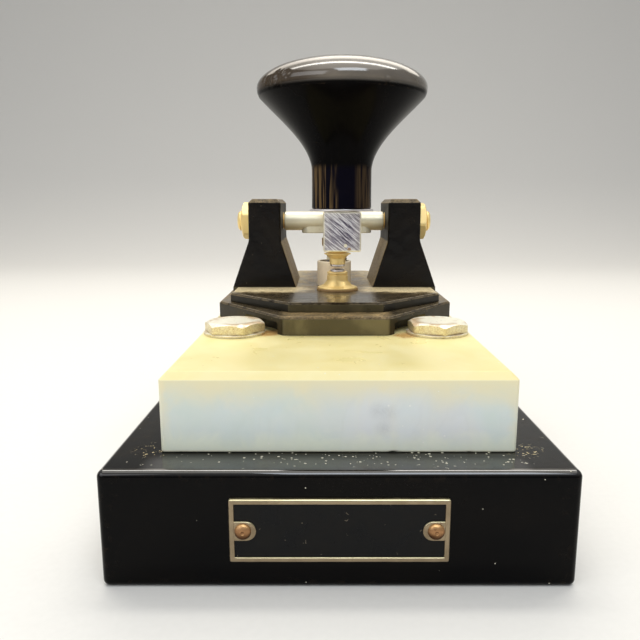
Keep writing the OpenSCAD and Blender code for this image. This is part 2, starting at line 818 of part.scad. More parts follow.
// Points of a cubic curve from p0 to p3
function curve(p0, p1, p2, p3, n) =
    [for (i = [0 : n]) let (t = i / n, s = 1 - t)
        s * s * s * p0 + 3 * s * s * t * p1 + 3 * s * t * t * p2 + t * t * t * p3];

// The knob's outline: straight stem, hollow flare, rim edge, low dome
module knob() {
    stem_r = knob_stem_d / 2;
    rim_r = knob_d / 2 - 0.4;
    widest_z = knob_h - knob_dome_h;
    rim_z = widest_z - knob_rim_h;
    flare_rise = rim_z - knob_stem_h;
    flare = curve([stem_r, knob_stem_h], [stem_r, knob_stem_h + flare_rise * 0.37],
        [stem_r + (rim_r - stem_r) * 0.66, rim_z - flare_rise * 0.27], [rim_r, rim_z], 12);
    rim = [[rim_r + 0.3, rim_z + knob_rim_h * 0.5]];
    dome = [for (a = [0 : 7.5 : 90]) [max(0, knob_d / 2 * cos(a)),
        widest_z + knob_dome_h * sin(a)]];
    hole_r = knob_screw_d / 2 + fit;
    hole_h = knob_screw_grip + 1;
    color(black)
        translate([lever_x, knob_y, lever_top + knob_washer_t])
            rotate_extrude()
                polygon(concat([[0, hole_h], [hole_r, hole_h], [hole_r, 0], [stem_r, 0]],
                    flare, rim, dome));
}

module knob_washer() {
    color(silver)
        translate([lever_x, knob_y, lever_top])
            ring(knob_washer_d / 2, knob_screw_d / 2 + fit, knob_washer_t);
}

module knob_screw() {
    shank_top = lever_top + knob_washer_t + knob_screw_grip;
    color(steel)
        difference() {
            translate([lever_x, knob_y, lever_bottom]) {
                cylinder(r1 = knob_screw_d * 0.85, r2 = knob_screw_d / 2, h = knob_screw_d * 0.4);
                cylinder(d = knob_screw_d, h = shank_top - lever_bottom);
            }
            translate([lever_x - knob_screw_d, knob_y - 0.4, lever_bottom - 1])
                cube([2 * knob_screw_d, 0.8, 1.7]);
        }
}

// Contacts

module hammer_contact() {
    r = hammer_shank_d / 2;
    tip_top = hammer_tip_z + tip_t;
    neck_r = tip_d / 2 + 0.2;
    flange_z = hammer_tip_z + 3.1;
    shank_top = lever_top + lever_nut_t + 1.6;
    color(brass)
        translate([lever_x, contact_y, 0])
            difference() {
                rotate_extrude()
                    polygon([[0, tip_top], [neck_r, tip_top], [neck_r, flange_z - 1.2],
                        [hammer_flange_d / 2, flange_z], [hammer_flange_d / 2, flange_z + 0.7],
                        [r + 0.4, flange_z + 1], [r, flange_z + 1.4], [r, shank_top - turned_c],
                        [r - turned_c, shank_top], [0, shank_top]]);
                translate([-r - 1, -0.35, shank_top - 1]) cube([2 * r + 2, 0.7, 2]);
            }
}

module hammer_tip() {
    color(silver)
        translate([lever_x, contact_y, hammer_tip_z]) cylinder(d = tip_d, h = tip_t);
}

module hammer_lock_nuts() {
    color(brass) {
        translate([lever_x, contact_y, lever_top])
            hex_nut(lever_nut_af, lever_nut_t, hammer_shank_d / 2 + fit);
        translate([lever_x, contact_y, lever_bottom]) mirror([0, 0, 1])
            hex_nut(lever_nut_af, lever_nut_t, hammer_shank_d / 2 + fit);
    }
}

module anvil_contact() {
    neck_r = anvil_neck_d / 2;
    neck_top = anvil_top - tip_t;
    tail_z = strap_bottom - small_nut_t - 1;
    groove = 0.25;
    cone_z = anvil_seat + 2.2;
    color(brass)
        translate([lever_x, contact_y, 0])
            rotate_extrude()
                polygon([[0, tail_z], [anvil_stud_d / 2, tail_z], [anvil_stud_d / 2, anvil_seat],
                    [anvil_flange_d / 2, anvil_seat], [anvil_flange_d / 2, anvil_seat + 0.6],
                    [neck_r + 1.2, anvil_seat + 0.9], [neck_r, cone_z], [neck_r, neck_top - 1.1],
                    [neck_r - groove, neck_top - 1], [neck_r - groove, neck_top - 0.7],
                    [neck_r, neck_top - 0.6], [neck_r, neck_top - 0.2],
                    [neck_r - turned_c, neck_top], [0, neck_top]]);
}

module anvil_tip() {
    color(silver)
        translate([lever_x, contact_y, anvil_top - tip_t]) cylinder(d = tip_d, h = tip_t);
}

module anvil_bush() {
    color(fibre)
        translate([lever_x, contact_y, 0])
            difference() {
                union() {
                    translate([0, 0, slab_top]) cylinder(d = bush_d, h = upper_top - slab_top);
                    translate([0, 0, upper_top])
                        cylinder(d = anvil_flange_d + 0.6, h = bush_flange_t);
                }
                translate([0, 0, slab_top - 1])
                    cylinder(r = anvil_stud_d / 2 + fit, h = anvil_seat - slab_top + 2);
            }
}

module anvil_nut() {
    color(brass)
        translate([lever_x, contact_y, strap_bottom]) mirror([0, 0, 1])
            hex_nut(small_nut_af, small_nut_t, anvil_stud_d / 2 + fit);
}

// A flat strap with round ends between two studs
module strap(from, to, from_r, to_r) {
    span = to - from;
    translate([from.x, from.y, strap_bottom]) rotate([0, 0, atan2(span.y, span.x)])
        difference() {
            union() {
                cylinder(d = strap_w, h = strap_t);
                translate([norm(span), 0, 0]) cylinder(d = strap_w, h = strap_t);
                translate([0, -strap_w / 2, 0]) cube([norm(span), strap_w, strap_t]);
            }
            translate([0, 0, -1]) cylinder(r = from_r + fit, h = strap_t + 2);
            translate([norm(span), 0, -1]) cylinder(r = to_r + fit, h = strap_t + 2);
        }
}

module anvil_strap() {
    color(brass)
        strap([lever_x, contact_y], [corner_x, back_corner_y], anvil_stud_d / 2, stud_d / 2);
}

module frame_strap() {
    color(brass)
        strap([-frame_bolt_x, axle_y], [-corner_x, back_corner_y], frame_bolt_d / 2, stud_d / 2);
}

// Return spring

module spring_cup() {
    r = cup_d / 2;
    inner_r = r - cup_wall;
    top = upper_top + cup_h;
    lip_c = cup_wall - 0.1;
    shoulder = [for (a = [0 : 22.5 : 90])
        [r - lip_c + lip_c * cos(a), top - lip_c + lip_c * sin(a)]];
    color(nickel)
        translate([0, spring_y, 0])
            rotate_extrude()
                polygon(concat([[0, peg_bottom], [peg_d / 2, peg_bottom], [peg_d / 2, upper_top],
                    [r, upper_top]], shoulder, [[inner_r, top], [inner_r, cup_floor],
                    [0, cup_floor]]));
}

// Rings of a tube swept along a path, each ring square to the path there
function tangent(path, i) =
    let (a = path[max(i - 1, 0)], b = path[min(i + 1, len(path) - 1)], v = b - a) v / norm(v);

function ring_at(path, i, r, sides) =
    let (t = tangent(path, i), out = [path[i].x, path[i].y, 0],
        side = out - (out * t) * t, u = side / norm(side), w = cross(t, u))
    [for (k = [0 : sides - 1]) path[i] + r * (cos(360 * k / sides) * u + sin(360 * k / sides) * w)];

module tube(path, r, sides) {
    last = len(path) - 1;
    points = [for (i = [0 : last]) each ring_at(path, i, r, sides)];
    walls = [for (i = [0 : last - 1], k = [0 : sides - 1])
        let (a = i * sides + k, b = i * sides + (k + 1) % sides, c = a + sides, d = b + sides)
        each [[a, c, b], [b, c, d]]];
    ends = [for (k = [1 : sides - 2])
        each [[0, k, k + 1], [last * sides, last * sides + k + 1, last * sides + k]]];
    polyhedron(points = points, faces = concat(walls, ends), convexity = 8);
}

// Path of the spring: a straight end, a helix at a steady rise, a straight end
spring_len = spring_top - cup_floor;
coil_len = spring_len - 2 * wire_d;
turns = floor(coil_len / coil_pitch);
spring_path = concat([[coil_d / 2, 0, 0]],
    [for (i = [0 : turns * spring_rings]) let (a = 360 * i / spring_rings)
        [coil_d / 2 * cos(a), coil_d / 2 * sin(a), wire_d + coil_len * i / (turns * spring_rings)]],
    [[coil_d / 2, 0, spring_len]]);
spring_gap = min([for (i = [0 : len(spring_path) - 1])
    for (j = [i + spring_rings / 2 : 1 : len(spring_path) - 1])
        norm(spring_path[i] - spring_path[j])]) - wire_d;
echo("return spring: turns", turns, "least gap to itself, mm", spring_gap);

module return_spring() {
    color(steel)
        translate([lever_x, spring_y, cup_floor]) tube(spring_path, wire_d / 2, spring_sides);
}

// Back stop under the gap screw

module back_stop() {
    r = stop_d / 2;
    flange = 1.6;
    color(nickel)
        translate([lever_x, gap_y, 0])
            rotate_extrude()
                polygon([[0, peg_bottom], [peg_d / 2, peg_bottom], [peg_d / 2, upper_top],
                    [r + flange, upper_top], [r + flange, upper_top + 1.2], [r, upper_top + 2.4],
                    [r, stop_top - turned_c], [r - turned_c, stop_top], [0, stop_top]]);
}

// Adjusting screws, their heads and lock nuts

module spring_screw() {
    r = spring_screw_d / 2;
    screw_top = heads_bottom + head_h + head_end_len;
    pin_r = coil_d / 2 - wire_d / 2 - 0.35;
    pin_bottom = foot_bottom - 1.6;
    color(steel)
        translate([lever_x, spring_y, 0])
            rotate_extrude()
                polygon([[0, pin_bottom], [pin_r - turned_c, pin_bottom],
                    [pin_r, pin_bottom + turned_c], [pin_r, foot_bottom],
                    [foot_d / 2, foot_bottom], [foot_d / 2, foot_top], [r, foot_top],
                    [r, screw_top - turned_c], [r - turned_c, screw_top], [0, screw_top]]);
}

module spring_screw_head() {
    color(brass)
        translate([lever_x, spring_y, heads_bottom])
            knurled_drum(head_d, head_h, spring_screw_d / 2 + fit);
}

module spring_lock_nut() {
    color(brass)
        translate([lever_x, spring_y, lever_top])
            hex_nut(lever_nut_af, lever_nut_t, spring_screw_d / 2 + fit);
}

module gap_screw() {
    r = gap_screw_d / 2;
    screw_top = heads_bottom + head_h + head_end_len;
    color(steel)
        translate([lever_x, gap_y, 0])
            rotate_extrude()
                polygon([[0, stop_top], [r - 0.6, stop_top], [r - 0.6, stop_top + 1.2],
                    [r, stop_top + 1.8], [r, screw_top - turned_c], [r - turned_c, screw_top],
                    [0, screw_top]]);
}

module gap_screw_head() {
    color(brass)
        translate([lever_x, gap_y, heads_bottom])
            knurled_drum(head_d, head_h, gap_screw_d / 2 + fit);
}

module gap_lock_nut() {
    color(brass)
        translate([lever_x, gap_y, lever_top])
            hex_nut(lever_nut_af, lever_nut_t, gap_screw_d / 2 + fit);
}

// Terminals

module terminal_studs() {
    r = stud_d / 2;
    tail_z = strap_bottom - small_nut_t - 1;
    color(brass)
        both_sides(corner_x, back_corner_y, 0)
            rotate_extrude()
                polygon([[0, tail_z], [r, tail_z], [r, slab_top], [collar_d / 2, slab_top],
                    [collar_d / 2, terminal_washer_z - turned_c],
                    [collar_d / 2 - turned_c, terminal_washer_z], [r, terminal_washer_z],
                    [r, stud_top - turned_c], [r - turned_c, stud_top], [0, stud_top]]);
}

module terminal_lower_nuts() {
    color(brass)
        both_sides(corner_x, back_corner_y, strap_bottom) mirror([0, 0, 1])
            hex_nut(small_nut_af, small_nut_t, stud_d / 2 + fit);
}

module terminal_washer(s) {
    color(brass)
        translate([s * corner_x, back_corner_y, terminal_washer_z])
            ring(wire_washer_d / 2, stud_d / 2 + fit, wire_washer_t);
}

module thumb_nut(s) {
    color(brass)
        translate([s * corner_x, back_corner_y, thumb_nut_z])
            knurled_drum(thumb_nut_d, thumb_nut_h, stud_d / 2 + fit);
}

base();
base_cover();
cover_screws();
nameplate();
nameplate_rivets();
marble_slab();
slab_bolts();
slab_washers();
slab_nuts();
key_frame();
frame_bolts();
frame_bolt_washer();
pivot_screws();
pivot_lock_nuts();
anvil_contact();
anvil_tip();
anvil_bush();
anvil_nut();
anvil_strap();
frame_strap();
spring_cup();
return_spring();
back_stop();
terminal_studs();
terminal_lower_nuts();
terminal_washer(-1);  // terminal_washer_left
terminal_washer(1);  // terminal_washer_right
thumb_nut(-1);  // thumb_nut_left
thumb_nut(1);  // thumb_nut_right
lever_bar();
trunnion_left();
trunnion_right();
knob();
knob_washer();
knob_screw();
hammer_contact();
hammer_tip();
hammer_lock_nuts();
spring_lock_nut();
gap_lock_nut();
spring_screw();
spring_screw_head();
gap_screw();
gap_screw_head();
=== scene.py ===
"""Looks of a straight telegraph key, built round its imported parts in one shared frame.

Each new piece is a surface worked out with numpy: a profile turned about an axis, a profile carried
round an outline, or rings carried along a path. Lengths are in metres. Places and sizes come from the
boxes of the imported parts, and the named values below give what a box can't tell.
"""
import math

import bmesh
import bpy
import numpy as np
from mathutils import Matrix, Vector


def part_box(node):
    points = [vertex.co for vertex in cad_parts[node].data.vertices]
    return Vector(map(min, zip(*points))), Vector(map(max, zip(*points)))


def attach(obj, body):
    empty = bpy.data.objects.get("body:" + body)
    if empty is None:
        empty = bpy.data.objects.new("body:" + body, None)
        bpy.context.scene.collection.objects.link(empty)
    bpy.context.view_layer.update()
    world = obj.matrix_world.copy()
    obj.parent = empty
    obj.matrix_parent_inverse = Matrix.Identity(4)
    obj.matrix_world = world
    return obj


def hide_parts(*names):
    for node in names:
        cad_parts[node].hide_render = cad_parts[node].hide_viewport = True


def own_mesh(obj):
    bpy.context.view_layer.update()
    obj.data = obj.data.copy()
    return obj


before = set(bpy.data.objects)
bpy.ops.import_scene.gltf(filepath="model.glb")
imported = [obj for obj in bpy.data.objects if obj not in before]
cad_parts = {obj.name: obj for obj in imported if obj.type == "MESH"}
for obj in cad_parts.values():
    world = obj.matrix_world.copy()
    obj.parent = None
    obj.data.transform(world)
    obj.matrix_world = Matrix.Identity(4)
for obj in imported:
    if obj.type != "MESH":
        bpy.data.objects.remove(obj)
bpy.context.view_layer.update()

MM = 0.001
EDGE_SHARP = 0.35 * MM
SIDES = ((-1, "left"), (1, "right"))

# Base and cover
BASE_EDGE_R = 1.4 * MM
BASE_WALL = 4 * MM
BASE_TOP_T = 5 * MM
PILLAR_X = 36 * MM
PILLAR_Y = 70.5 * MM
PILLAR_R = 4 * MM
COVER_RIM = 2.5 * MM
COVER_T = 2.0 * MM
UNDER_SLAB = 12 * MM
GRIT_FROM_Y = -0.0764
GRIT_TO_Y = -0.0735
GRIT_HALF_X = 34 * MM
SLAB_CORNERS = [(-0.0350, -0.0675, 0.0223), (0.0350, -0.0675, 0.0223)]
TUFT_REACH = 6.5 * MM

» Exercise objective
Beginning with the line that contains "frame_strap();" and ending with the line that contains "zip(*points))), Vector(map(max, zip(*points)))", repeat exactly those lines and no others.

» Result of the exercise
frame_strap();
spring_cup();
return_spring();
back_stop();
terminal_studs();
terminal_lower_nuts();
terminal_washer(-1);  // terminal_washer_left
terminal_washer(1);  // terminal_washer_right
thumb_nut(-1);  // thumb_nut_left
thumb_nut(1);  // thumb_nut_right
lever_bar();
trunnion_left();
trunnion_right();
knob();
knob_washer();
knob_screw();
hammer_contact();
hammer_tip();
hammer_lock_nuts();
spring_lock_nut();
gap_lock_nut();
spring_screw();
spring_screw_head();
gap_screw();
gap_screw_head();
=== scene.py ===
"""Looks of a straight telegraph key, built round its imported parts in one shared frame.

Each new piece is a surface worked out with numpy: a profile turned about an axis, a profile carried
round an outline, or rings carried along a path. Lengths are in metres. Places and sizes come from the
boxes of the imported parts, and the named values below give what a box can't tell.
"""
import math

import bmesh
import bpy
import numpy as np
from mathutils import Matrix, Vector


def part_box(node):
    points = [vertex.co for vertex in cad_parts[node].data.vertices]
    return Vector(map(min, zip(*points))), Vector(map(max, zip(*points)))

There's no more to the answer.